Changing his linen shirt for a silk one and ignoring the pleas of his distraught father, Egert left the house.

* * *

All the guards knew that the wife of the captain, the beauty Dilia, graced Lieutenant Soll with her favors. It was a wonder that so far the captain himself knew nothing about it.

His visits to Dilia conferred a twofold pleasure to Egert: delighting in the ardent embraces of the captain’s wife, he also relished the risk and the awareness he had of his own audacity. He especially enjoyed kissing Dilia when he could hear the steps of the captain on the stairs, coming ever closer, closer. Egert understood very well what would happen should the captain, a decent yet jealous man, find his lieutenant in Dilia’s lace-covered bed. The steel nerves of the beauty never succumbed when her perpetually absent, suspicious husband knocked on the door to her bedroom. Egert would laugh and, still laughing, escape out the window, grabbing his clothes from the hook by the fireplace as he went. And never, not even a single time, did that infernal rogue Egert drop so much as a button or a clasp, and not a single sound did he make as he slipped over the windowsill. Silent, Dilia would simultaneously hear a rustle under the window and the heavy steps of her husband as he came to her bed. And strangely, this vigilant husband never caught the scent of another man in his conjugal bed.

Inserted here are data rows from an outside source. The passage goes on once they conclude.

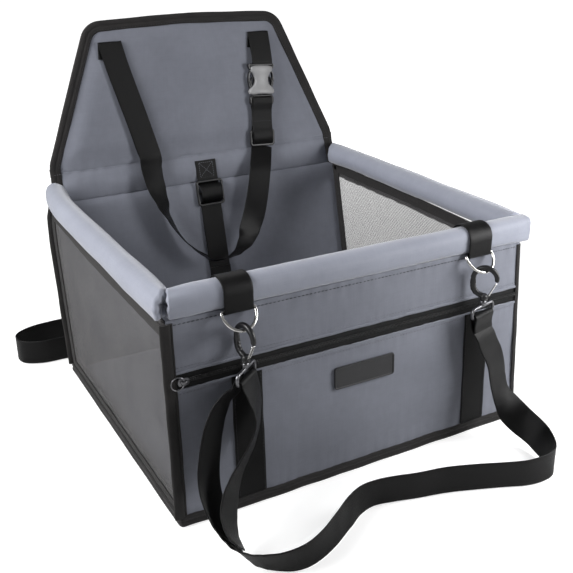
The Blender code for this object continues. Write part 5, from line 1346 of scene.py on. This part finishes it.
def make_flap_stitches():
    """The seam that holds the flap's binding, on both faces."""
    seam = flap_outline(0.0098)
    seam = np.roll(seam, -np.argmin(np.where(seam[:, 0] > 0, seam[:, 1], 9)), 0)
    seam = seam[seam[:, 1] > 0.004]
    rows = [(on_flap(seam[:, 0], seam[:, 1], off), out, {"radius": 0.00026})
            for off, out in ((-0.0007, flap.out), (0.0007 - BACK_THICKNESS, -flap.out))]
    stitching("flap_stitches", rows, "flap", DARK_THREAD)


# Rings, hooks, eyes

RING_PIVOT_Y, RING_PIVOT_Z = -0.17176, 0.2065
RING_TILT = math.radians(40)
RING_WIRE = 0.0016
LOOP_WIDTH, LOOP_THICKNESS = 0.0285, 0.0015
CROWN = (-0.18494, 0.1953)
HOOK_YAW = {"left": math.radians(-78), "right": math.radians(-46)}
EYE_YAW = {"left": math.radians(38), "right": math.radians(15)}
# The eye below the hook's crown: its drop, wire, and the depths of its shoulder and slot
EYE_DROP = 0.0353
EYE_WIRE = 0.0028
EYE_SHOULDER = 0.0045
SLOT_DEPTH = 0.0080
BAR_RADIUS = math.hypot(0.0032, EYE_WIRE) / 2 / math.cos(math.pi / 12)


def local_plane(x, y, z, yaw=0.0):
    """Upright place: right is turned by yaw, up is Z, outwards faces the front."""
    right = np.array((math.cos(yaw), math.sin(yaw), 0.0))
    return Plane((x, y, z), (0, 0, 1), np.cross(right, (0, 0, 1.0)))


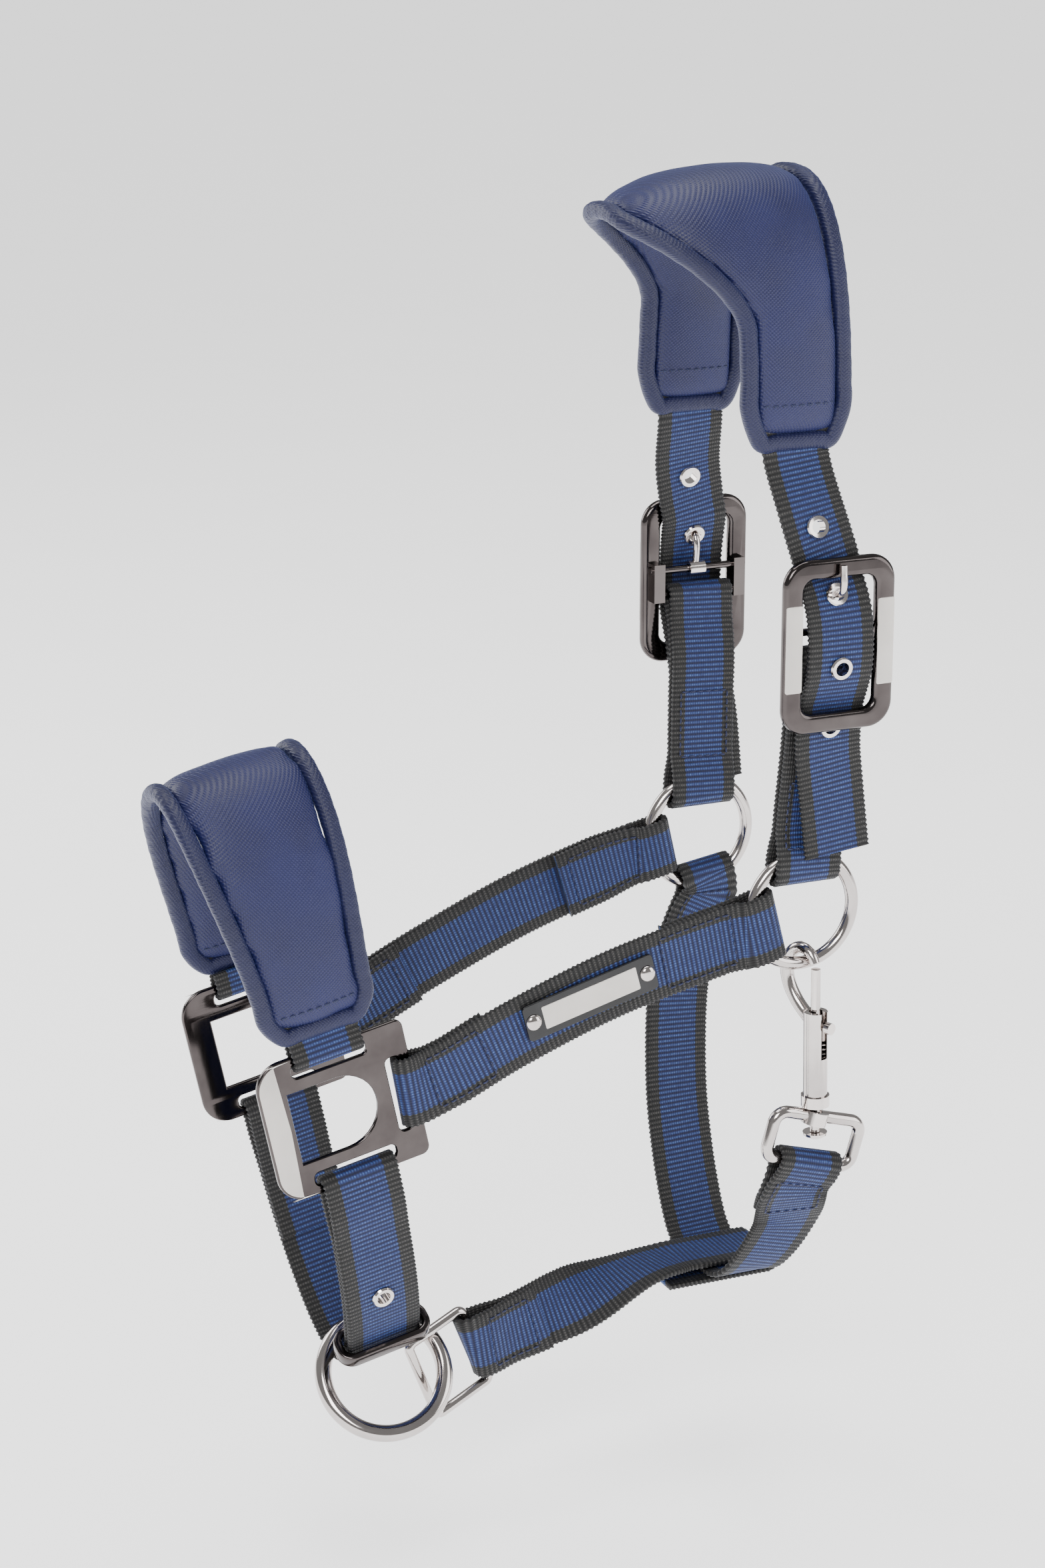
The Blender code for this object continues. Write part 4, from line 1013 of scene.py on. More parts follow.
def crown_web():
    path = crown_line()
    web = ribbon("crown_strap", "webbing", path, [X_AXIS] * len(path))
    along = tangents(path)
    for side, label in ((-1, "near"), (1, "far")):
        for spot in EYELET_NAMES:
            i = nearest(path, side, EYELET_HEIGHTS[spot])
            eyelet(web, f"{label}_{spot}_eyelet", path[i], along[i], X_AXIS)
CHAPE_RING_X = {"near": 0.0, "far": 0.0}
CHAPE_LINE = ((34.0, 40.9), (44.0, 41.8), (56.0, 42.8), (68.0, 43.6), (78.0, 46.0))

def chape(label, side, ring):
    """A web folded round the buckle's bar and the ring, its two layers stitched together."""
    out = Vector((0.0, side, 0.0))
    ring_mid = Vector((CHAPE_RING_X[label], ring.y, ring.z + RING_CHORD))
    bar_mid = Vector((BUCKLE_X, side * CHAPE_BAR[1], CHAPE_BAR[0]))
    line = [ring_mid]
    for height, distance in CHAPE_LINE:
        t = (height - ring_mid.z) / (bar_mid.z - ring_mid.z)
        line.append(Vector((ring_mid.x + t * (bar_mid.x - ring_mid.x), side * distance, height)))
    line = smooth([*line, bar_mid], 4.0)
    along = tangents(line)
    total = lengths(line)
    inner, outer = [], []
    bar_fold = BAR_RADIUS + GAP + WEB_THICK / 2 + 0.1
    for point, direction, run in list(zip(line, along, total))[1:-1]:
        normal = (out - direction * out.dot(direction)).normalized()
        left = total[-1] - run
        offset = PAIR + (RING_FOLD - PAIR) * ease(1 - (run - 4) / 12)
        offset += (bar_fold - PAIR) * ease(1 - left / 10)
        inner.append(point - normal * offset)
        outer.append(point + normal * offset)
    end = along[-1]
    end_out = (out - end * out.dot(end)).normalized()
    path = inner + fold(bar_mid, -end, end_out, bar_fold) + outer[::-1]
    path += fold(ring_mid, Z_AXIS, out, RING_FOLD)[::-1]
    ribbon(f"{label}_chape", "webbing", path, [X_AXIS] * len(path), closed=True)
CHEEK_LINES = {
    "near": ((-30.0, -9.0), (-72.0, -18.6), (-108.0, -31.0), (-132.0, -41.5)),
    "far": ((-34.0, -3.4), (-72.0, -15.0), (-108.0, -30.0), (-132.0, -41.5)),
}
CHEEK_TAILS = (42.0, 34.0)          # the folded ends' lengths, at the ring and at the plate
CHEEK_RING_WIDTH = {"near": WEB_WIDTH, "far": PINCHED_WIDTH}
CHEEK_RING_DROP = {"near": math.radians(14.5), "far": math.radians(13.0)}
PINCH_RUN = 26.0

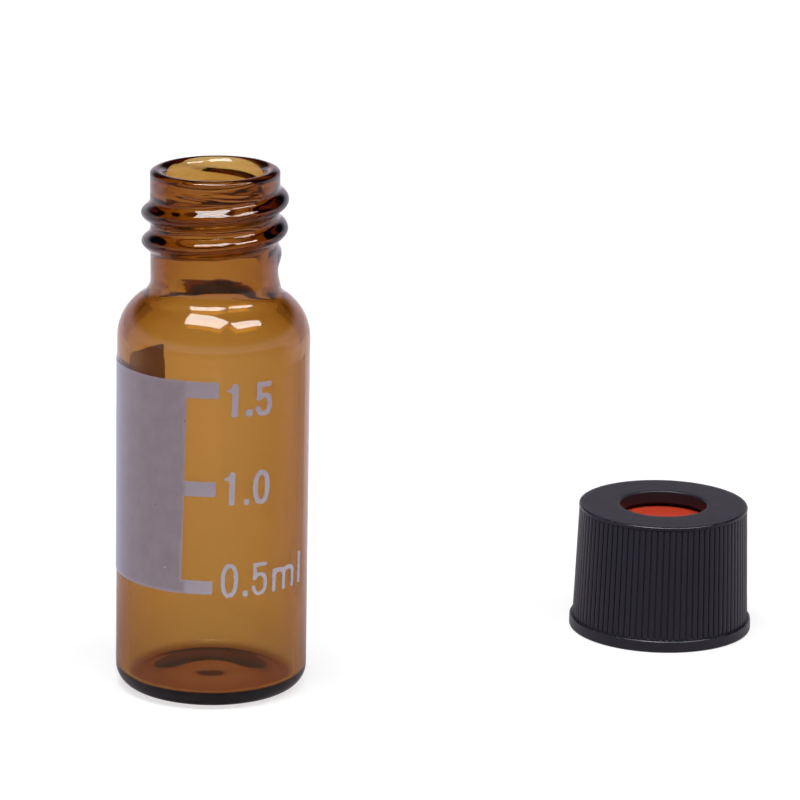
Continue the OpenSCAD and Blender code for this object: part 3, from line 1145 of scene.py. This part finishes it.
@dataclass
class ScrewCap:
    """The cap: a ribbed skirt with a smooth bead at its rim and a hole in its top."""

    axis: Pair
    finish: Material
    height: Size = 8.05
    bore_r: Size = 4.545
    skirt_low_r: Size = 5.545
    skirt_top_r: Size = 5.295
    rib_depth: Size = 0.075
    rib_fill: float = 0.44
    rim_r: Size = 5.745
    rim_h: Size = 0.75
    edge_h: Size = 0.22
    edge_r: Size = 0.11
    edge_out: Size = 0.03
    port_r: Size = 2.75
    port_bevel: Size = 0.3
    top_t: Size = 1.05
    recess_r: Size = 5.325
    recess_h: Size = 0.35
    tooth_h: Size = 1.1
    tooth_depth: Size = 0.36
    rim_soft: Size = 0.12
    port_soft: Size = 0.1
    root_fillet: Size = 0.07
    ledge_r: Size = 0.05
    foot_bevel: Size = 0.06
    polish_spread: Size = 0.12
    ridge: Bead = field(
        default_factory=lambda: Bead(0.475, 1.05, 1.75, 1.5, 5.125, 30.0, lead_deg=(50.0, 50.0), fillet=0.07)
    )

    def section(self) -> Curve:
        """Section of the shell as a closed ring, from the rim's foot up, over the top and down inside.

        Returns:
            Its points.
        """
        rib_top = self.height - self.edge_h
        root_low = self.skirt_low_r - self.rib_depth
        root_top = self.skirt_top_r - self.rib_depth
        edge = self.skirt_top_r + self.edge_out
        under = self.height - self.top_t
        tooth_top = self.recess_h + self.tooth_h
        deep = self.bore_r + self.tooth_depth
        rim, port = self.rim_r - self.rim_soft, self.port_r + self.port_soft
        fillet, ledge, foot = self.root_fillet, self.ledge_r, self.foot_bevel
        return joined(
            path((self.recess_r + foot, 0), ((rim, 0), 1)),
            arc((rim, self.rim_soft), self.rim_soft, -90, 0, 6),
            arc((rim, self.rim_h - self.rim_soft), self.rim_soft, 0, 90, 6),
            arc((root_low + fillet, self.rim_h + fillet), fillet, -90, -180, 4),
            path((root_low, self.rim_h + 0.1), ((root_top, rib_top - ledge), 2)),
            arc((edge - ledge, rib_top + ledge), ledge, -90, 0, 4),
            arc((edge - self.edge_r, self.height - self.edge_r), self.edge_r, 0, 90, 8),
            path((edge - self.edge_r, self.height), ((port, self.height), 8)),
            arc((port, self.height - self.port_soft), self.port_soft, 90, 180, 6),
            path(
                (self.port_r, self.height - self.port_soft),
                ((self.port_r, under + self.port_bevel), 3),
                ((self.port_r + self.port_bevel, under), 2),
                ((self.bore_r, under), 2),
                ((self.bore_r, tooth_top), 90),
                ((deep, tooth_top - 0.01), 1),
                ((deep, self.recess_h), 3),
                ((self.recess_r, self.recess_h), 1),
                ((self.recess_r, foot), 2),
                ((self.recess_r + foot, 0), 1),
            ),
        )[:-1]

    def shell(self) -> Piece:
        """Turns the shell, with its thread inside the bore.

        Returns:
            The shell.
        """
        lathe = Lathe(self.axis, 192)
        theta = lathe.angles()[None, :]
        radius, height = lathe.spread(self.section())
        bore = np.abs(radius - self.bore_r) < 1e-6
        radius -= np.where(bore, self.ridge.stands_out(theta, height), 0)
        piece = lathe.turn("cap_shell", radius, height, True)
        # Marks the two outer edges that handling polishes.
        edges = ((self.skirt_top_r + self.edge_out, self.height), (self.rim_r, self.rim_h))
        spread = self.polish_spread
        near = [swell(radius, r, spread) * swell(height, z, spread) for r, z in edges]
        mark = piece.data.attributes.new("edge", "FLOAT", "POINT")
        mark.data.foreach_set("value", np.maximum(*near).ravel().astype(np.float32))
        piece.data.set_sharp_from_angle(angle=CAP_CREASE)
        return piece

    def rib(self) -> Piece:
        """One gripping rib, beside an axis at the origin: a rounded bar that leans with the skirt.

        Returns:
            The rib.
        """
        low, high = self.rim_h - 0.02, self.height - self.edge_h + 0.02
        pitch = 2 * math.pi * self.skirt_low_r / Ring.RIBS.value
        half = self.rib_fill * pitch
        across = np.radians(np.linspace(-90, 90, 7))
        rows = []
        for share, full in ((0.0, 1.0), (0.985, 1.0), (1.0, 0.4)):
            z = low + share * (high - low)
            crest = self.skirt_low_r + share * (self.skirt_top_r - self.skirt_low_r)
            root = crest - self.rib_depth
            out = root + full * self.rib_depth * np.cos(across) ** 0.5
            side = half * (1 - 0.045 * share) * np.sin(across)
            face = np.c_[out, side, np.full_like(out, z)]
            rows.append(np.concatenate([face, [[root - 0.05, y, z] for y in (side[-1], side[0])]]))
        return prism("one_rib", rows)

    def tooth(self) -> Piece:
        """One ratchet tooth inside the rim, beside an axis at the origin: it slopes in and drops back.

        Returns:
            The tooth.
        """
        step = 2 * math.pi / Ring.TEETH.value
        outer = self.bore_r + self.tooth_depth + 0.05
        low, high = self.recess_h, self.recess_h + self.tooth_h + 0.04
        outline = [(outer, 0.0), (outer, 0.5 * step), (outer, 0.98 * step)]
        outline += [(self.bore_r + 0.02, 0.90 * step), (self.bore_r + 0.01, 0.82 * step)]
        outline += [(self.bore_r + 0.5 * self.tooth_depth, 0.42 * step)]
        corners = np.array([[r * math.cos(a), r * math.sin(a)] for r, a in outline])
        return prism("one_tooth", [np.c_[corners, np.full(len(corners), z)] for z in (low, high)])

    def build(self) -> None:
        """Builds and dresses the cap's three pieces."""
        ring = RingOfCopies(self.axis, self.finish)
        seat(self.shell(), "cap_plastic", self.finish, "screw_cap")
        seat(ring.build("cap_ribs", Ring.RIBS, self.rib()), "cap_plastic", self.finish)
        seat(ring.build("cap_ratchet", Ring.TEETH, self.tooth()), "cap_plastic", self.finish)


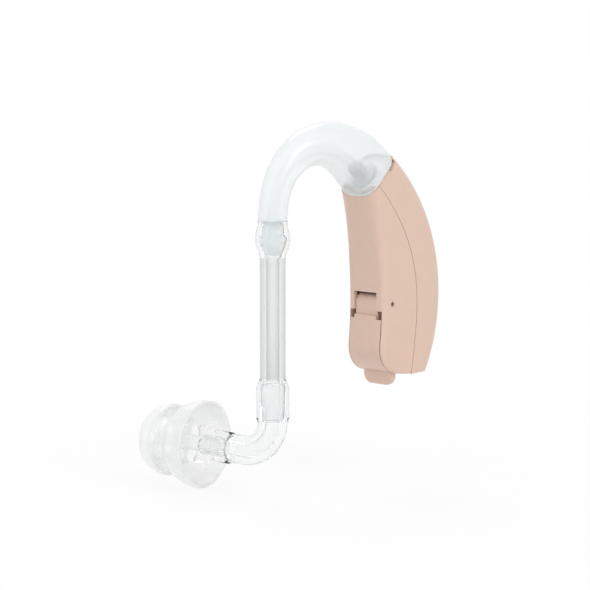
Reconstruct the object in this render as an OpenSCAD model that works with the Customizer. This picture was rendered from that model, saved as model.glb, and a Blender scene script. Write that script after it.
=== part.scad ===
// Behind-the-ear hearing aid with an ear hook, a sound tube, an elbow and a soft ear tip.
// The origin is the ear saddle, the inner top of the hook, which hangs on the root of the ear.
// +Z is up, the case lies towards +X, the sound tube towards -X, and the ear tip points to +Y.
// Profile points are [x, z] pairs in the plane of the hook.

/* [Case] */
// Thickness of the case, side to side
case_thickness = 8.6; // [8.4:0.1:9.4]
// Depth of the lowest point of the case below the ear saddle
case_drop = 34.3; // [34.2:0.1:35.5]
// Distance of the front corner of the hook seat behind the ear saddle
seat_offset = 7.7; // [7.4:0.1:8.2]
// Depth of that corner below the ear saddle
seat_drop = 4.9; // [4.5:0.1:5.2]
// Length of the hook seat, front to back
seat_length = 8.75; // [8.5:0.05:9.2]
// Slope of the hook seat, in degrees
seat_tilt = 49; // [46:1:52]
// Radius of the hollow front face at mid width
front_radius = 66.4; // [60:0.2:90]
// Radius of the rounded back
back_radius = 29.9; // [28:0.1:34]
// Distance of the front face behind the ear saddle, at the foot of the case
foot_front = 8.85; // [8.6:0.05:9.1]
// Distance of the back behind the ear saddle, at the foot of the case
foot_back = 21.1; // [20.8:0.1:22]
// Radius of the curved underside
bottom_radius = 30; // [24:1:60]
// Distance of the lowest point of the underside behind the ear saddle
bottom_low = 17.3; // [16.5:0.1:18]
// Radius of the corner between the front face and the underside
front_corner = 4.5; // [4:0.1:4.9]
// Radius of the corner between the back and the underside
back_corner = 1; // [0.9:0.1:1.6]
// Rounding of the two front edges
front_edge = 0.9; // [0.85:0.05:1.4]
// Rounding of the two back edges
back_edge = 2.5; // [1.5:0.1:3]
// Height by which the front face swells at mid width
face_crown = 0.35; // [0.2:0.05:0.6]
// Wall of the front, the back and the underside
shell_wall = 0.8; // [0.6:0.05:0.85]
// Wall of the two sides
cheek_wall = 0.65; // [0.5:0.05:0.75]
// Gap along the parting line between the two shells
parting_gap = 0.06; // [0.04:0.01:0.12]

/* [Battery door] */
// Width of the battery door
door_width = 7.2; // [7:0.05:7.25]
// Gap round the battery door
door_gap = 0.07; // [0.05:0.01:0.12]
// Depth of the upper edge of the door below the ear saddle
door_top_drop = 25; // [24.9:0.05:25.2]
// Depth of the upper edge of the window round the knuckle
window_drop = 20.6; // [20:0.05:20.7]
// Width of the hinge knuckle
knuckle_width = 5.05; // [4.4:0.05:5.4]
// Radius of the hinge knuckle
knuckle_radius = 1.95; // [1.7:0.05:2]
// Distance of the hinge pin behind the ear saddle
pin_offset = 12.15; // [12:0.05:12.3]
// Depth of the hinge pin below the ear saddle
pin_drop = 22.5; // [22.4:0.05:22.6]
// Diameter of the hinge pin
pin_diameter = 0.8; // [0.6:0.05:1]
// Length of the hinge pin
pin_length = 8; // [7.8:0.1:8.3]
// Length of the finger tab under the door
tab_length = 1.8; // [1.2:0.1:2.4]
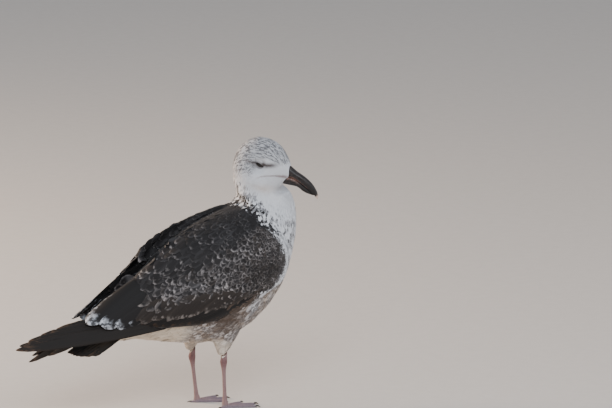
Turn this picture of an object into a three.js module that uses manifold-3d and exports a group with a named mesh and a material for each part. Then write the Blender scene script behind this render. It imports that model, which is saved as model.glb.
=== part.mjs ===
// A standing immature lesser black-backed gull, life size, head turned to its right.
// Millimetres. The bird faces +X, its left side is +Y and up is +Z.
// While it is shaped, the origin is on the floor midway between the two feet.

import * as THREE from "three";
import { mergeVertices } from "three/addons/utils/BufferGeometryUtils.js";
import Module from "manifold-3d";

const wasm = await Module();
wasm.setup();

// ---------------------------------------------------------------- driving dimensions

const GAP = 0.3; // clearance between pieces that touch
const FAR = 900; // edge of the blocks that part the body

// Head pose: the centre lies between the eyes.
const HEAD_CENTRE = [75.8, -4, 316];
const HEAD_TURN = -39.8; // degrees of yaw, towards the bird's right
const HEAD_NOD = 20.3; // degrees the bill axis drops
const HEAD_TILT = 5.4; // degrees the crown leans to the right

const EYE_RADIUS = 6.6;
const EYE_OUT = 12.7; // eye centre from the head's middle plane
const ORBIT_RADIUS = 12; // shallow hollow around each eye
const ORBIT_OUT = 28.9;
const ORBIT_HEIGHT = 0.5;

const STANCE_HALF = 25; // feet from the middle plane
const LEFT_FOOT_X = -6.5;
const RIGHT_FOOT_X = 9;
const HEEL_HEIGHT = 61;
const LEG_TOP = 84;

const TOE_HEIGHT = 5.2;
const WEB_THICKNESS = 1.6;
const PAD_DEPTH = 0.6; // toes are cut off flat this far up, so that they rest on flats
const ANKLE_HEIGHT = 9;

const PRIMARY_THICKNESS = 1.3;
const TAIL_THICKNESS = 2.4;
const BLADE_TAPER = 0.4; // share of its thickness that a primary loses towards its tip

// How finely each kind of loft is divided: sides round it and steps along it.
const BODY_MESH = { around: 22, along: 34 };
const BILL_MESH = { around: 10, along: 9 };
const FEATHER_MESH = { around: 12, along: 11 };
const TAIL_MESH = { around: 14, along: 9 };
const BLADE_MESH = { around: 6, along: 6 };
const THIGH_MESH = { around: 12, along: 5 };
const SHANK_MESH = { around: 8, along: 12 };
const ANKLE_MESH = { around: 8, along: 2 };
const TOE_MESH = { around: 6, along: 3 };
const BALL_SIDES = 12;
const ORBIT_SIDES = 14;

// ---------------------------------------------------------------- colours

function finish(colour, roughness) {
  return () => new THREE.MeshStandardMaterial({ color: colour, roughness, metalness: 0 });
}

const whitePlumage = finish(0xdcdbd8, 0.9);
const mottledPlumage = finish(0x8f867d, 0.9);
const mantlePlumage = finish(0x4b4743, 0.9);
const covertPlumage = finish(0x6b625a, 0.9);
const blackQuill = finish(0x231f1c, 0.7);
const horn = finish(0x2a2422, 0.4);
const eyeBrown = finish(0x1d130d, 0.1);
const legPink = finish(0xb98c86, 0.55);
const clawBlack = finish(0x2b2624, 0.4);

// ---------------------------------------------------------------- solids from geometry

function merged(geometry) {
  geometry.deleteAttribute("normal");
  geometry.deleteAttribute("uv");
  return mergeVertices(geometry, 1e-4);
}

function toSolid(geometry) {
  return new wasm.Manifold(
    new wasm.Mesh({
      numProp: 3,
      vertProperties: new Float32Array(geometry.attributes.position.array),
      triVerts: new Uint32Array(geometry.index.array),
    }),
  );
}

function toGeometry(solid) {
  const { vertProperties, triVerts } = solid.getMesh();
  const geometry = new THREE.BufferGeometry();
  geometry.setAttribute("position", new THREE.Float32BufferAttribute(vertProperties, 3));
  geometry.setIndex([...triVerts]);
  return geometry;
}

// The largest connected body of a solid, without slivers left by a cut.
function mainBody(solid) {
  const bodies = solid.decompose();
  return bodies.reduce((a, b) => (a.volume() > b.volume() ? a : b));
}

function union(solids) {
  return solids.reduce((a, b) => a.add(b));
}

function without(solid, ...cutters) {
  return mainBody(cutters.reduce((a, b) => a.subtract(b), solid));
}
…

His visits to Dilia always encouraged Egert, and so he went to her now, expecting to cure his strange affliction by resting his head on her breast.

The evening was setting in; twilight, as before, discomforted Egert, but the thought of his imminent bliss helped him to overcome his fears. The chambermaid, as usual, was bribed. Dilia, her beauty hidden only by a lacy dressing gown, met Egert with wide-open eyes.

“Heavens, what about the maneuvers?”

However, her astonishment almost immediately gave way to a smile that was both gracious and covetous. The beauty was flattered. Only a true cavalier would secretly slip out of a military camp for the sake of a rendezvous with his beloved!

The chambermaid brought in wine on a tray and fruit in a little bowl decorated with peacock feathers, the emblem of passionate love. Dilia, pleased, spread herself out on the bed like a well-fed cat.